Essentially, one party can discuss a written statement in court without entering that statement in evidence if it was created or written by the opposing party. So, what would that mean in a real case? 


The Rule 1007 Head-scratcher


Let’s say I find a lawn mower I want to buy on Milton’s Facebook Marketplace page. We’ve all been there. And what do you know, Billy down the street has exactly what I've been looking for. Even though he’s my neighbor, I decide, in the interest of caution, I’m going to have my lawyer draw up a contract between Billy and I to make sure we both hold up our end of the bargain. I get the lawn mower; he gets paid our agreed upon price.

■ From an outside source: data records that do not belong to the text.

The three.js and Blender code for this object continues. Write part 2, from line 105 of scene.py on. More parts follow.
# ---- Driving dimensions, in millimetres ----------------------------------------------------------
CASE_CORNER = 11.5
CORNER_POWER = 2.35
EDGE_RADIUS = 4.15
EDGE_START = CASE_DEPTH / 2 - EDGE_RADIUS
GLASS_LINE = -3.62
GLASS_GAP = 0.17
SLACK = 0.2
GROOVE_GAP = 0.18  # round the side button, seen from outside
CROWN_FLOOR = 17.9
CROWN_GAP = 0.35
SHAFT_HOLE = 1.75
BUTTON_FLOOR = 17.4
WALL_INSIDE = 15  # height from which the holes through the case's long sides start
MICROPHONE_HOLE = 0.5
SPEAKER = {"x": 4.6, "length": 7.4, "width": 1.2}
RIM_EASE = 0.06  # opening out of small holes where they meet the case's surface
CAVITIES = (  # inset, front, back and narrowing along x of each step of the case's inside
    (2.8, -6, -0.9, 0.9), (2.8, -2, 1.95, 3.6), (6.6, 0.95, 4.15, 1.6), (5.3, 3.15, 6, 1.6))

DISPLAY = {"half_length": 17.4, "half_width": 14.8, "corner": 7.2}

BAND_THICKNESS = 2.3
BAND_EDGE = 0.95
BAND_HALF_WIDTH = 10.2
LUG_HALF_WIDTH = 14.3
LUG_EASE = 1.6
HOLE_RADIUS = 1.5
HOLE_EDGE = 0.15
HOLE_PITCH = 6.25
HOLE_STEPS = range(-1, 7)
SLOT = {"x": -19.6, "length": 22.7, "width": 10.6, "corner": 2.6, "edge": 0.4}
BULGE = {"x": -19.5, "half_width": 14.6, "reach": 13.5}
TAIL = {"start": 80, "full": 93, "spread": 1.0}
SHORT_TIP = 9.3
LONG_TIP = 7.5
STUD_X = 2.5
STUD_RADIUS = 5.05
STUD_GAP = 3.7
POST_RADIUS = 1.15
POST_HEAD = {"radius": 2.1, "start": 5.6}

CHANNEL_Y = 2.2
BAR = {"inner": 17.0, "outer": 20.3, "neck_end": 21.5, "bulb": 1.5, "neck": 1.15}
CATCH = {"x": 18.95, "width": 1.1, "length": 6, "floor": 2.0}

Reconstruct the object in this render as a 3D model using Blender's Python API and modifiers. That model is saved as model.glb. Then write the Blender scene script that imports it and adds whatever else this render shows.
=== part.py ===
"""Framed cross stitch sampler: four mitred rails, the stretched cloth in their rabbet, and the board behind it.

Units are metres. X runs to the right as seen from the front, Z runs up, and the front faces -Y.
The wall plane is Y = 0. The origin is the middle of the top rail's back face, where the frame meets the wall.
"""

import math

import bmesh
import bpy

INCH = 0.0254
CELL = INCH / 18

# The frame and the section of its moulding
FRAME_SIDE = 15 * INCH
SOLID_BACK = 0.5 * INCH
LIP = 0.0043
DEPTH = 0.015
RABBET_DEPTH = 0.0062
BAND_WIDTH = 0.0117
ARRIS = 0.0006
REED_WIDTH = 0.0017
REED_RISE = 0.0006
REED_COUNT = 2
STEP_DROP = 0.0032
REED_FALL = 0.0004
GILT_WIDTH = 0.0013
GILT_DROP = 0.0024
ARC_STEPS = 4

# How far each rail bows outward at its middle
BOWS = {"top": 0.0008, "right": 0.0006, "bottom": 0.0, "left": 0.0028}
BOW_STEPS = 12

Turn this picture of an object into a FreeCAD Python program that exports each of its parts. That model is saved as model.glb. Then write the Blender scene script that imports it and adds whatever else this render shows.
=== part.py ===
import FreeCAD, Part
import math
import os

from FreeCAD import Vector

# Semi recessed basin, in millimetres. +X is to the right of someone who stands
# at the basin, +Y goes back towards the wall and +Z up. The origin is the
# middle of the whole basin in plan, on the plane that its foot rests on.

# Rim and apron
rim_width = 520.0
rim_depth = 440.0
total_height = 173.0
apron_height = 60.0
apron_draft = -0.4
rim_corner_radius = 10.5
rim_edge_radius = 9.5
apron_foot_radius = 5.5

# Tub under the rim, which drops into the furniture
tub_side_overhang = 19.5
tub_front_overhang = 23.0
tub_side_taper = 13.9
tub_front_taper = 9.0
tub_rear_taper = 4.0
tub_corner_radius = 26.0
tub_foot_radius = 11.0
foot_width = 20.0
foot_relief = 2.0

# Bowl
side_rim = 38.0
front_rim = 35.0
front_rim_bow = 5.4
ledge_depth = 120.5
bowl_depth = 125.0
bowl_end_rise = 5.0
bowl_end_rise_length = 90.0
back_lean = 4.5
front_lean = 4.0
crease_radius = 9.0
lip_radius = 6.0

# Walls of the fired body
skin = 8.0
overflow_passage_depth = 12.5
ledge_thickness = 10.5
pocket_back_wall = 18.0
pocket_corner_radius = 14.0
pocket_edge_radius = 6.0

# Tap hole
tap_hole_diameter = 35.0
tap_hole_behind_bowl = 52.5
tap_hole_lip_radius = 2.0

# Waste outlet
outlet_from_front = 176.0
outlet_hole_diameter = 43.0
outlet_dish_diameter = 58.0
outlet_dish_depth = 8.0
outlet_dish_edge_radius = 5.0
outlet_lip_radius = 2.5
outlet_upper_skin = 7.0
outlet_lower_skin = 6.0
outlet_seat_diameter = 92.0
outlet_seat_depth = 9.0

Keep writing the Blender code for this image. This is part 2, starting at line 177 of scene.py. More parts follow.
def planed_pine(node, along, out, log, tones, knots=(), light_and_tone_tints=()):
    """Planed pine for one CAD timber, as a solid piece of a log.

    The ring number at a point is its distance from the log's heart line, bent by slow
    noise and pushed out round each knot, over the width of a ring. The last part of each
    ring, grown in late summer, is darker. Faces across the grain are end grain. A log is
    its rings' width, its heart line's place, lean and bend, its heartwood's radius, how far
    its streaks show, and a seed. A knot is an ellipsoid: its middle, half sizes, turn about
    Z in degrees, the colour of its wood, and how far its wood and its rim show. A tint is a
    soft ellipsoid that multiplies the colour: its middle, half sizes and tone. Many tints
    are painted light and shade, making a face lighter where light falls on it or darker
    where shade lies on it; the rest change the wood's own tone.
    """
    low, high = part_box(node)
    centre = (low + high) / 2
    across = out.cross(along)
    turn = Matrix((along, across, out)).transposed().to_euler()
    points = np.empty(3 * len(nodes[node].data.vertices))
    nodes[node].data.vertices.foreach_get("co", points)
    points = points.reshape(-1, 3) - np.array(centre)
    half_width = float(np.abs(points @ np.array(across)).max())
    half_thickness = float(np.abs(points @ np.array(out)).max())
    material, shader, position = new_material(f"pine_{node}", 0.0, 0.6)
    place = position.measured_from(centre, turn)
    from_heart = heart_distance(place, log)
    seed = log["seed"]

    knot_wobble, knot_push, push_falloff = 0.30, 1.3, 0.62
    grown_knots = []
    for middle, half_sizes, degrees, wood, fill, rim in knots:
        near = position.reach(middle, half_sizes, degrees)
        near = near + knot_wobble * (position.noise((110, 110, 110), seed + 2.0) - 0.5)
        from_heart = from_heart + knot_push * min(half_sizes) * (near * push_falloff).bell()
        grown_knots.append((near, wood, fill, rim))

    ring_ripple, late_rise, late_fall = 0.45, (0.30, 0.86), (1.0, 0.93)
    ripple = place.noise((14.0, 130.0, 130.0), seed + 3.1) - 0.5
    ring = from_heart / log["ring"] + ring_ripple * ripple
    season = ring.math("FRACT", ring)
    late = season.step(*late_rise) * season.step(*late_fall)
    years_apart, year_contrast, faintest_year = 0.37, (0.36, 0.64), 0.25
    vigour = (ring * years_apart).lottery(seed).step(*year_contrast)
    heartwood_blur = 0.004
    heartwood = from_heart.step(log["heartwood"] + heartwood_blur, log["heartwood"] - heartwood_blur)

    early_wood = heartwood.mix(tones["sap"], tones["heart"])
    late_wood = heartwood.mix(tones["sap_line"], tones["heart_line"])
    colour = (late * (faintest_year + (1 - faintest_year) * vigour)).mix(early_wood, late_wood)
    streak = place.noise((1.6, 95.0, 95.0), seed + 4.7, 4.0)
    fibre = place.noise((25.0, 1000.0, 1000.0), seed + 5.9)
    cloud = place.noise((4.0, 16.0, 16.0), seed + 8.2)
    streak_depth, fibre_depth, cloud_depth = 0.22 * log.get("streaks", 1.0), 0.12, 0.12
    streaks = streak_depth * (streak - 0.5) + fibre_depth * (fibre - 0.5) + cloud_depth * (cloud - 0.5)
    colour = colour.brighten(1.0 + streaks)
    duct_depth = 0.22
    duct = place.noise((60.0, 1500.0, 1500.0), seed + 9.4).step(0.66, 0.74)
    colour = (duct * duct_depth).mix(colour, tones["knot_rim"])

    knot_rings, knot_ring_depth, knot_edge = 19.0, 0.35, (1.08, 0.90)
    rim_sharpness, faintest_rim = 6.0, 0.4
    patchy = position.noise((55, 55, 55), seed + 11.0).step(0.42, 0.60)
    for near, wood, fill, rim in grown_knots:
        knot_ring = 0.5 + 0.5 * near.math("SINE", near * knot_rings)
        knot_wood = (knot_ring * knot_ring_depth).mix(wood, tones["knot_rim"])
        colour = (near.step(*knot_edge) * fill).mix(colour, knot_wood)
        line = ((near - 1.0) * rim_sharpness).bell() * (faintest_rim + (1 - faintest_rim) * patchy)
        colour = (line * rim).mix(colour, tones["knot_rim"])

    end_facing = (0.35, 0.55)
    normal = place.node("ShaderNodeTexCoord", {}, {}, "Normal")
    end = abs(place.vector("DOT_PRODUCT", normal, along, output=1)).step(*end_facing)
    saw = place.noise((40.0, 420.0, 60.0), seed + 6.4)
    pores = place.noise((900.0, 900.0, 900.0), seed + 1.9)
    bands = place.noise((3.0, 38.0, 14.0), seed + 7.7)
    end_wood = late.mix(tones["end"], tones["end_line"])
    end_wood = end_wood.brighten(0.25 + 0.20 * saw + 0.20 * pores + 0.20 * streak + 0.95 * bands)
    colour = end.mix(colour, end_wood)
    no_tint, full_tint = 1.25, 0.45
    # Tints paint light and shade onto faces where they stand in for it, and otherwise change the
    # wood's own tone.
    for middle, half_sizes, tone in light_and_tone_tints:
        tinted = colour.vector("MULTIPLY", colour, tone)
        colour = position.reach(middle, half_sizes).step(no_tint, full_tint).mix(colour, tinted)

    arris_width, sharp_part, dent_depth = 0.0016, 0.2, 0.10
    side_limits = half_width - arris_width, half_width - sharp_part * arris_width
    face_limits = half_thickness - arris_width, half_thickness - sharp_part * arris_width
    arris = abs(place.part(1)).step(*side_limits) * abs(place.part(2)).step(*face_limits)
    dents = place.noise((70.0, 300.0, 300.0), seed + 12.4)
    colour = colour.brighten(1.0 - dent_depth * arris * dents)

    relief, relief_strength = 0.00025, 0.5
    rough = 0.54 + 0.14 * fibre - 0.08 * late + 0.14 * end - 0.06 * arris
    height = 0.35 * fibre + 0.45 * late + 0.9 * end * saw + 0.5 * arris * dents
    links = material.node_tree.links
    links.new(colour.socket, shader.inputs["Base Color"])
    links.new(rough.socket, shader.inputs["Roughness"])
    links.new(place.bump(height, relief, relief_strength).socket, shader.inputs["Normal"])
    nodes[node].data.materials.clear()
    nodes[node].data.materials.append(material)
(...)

Except, mid-way through finally mowing my overgrown lawn, I find out Billy’s claiming I shorted him $10. Rather than simply asking me for the money (I’m
sure I just miscounted), he sues me. When we get to court, and Billy takes the stand, he starts rambling on and on about that contract, mentioning clauses I never put in there, without producing it for the court. My attorneys might argue that this testimony is inadmissible due to the Best Evidence Rule, but Bill’s attorneys would counter my objection by referring to Rule 1007. 


If something about that situation sounds wrong to you–good. It does to Chris and I, too. Why does the Best Evidence Rule exist if not to protect the factfinder and myself against this exact kind of lawn-mower catastrophe?


What We Can Do About It


Now, typically, when the rules don’t make a ton of sense right off the bat, we look to the notes below them. Except, in this case, the notes under Rule 1007 don’t make a ton of sense either. 3 cases are cited, and after digging through each, none of them seem to justify this exception to th
e rule.


Despite Chris and I’s frustrations–and now yours too–he suggests we still not panic. He explains that “fortunately, the Massachusetts Guide to Evidence
IS NOT what we call “controlling authority.” Judges don't have to obey it. Instead, it's called “persuasive authority,” which just means that judges should take it into consideration if it applies under the circumstances.” 


Controlling or not, though, the Massachusetts Guide to Evidence should not contain what appears to be such a blatant contradiction. If it were up to me, I would recommend the complete abolishment of Rule 1007. This is not to say that Rule 1002 should not maintain any exceptions. In fact, in its notes, it already does. For example, when a document has been lost or destroyed, evidence of its content is still admissible without producing that document. If the contents are so simple it would be a waste of time to enter it, a document need not be admitted, and the list goes on. Rule 1007, however, goes so far as to render Rule 1002 nearly meaningless.


Exempting an opposing party from this requirement is against the spirit of the Best Evidence Rule. I believe–and for once, Chris and I agree–Rule 1007 needs a good hard look from the authors of the Massachusetts Guide to Evidence.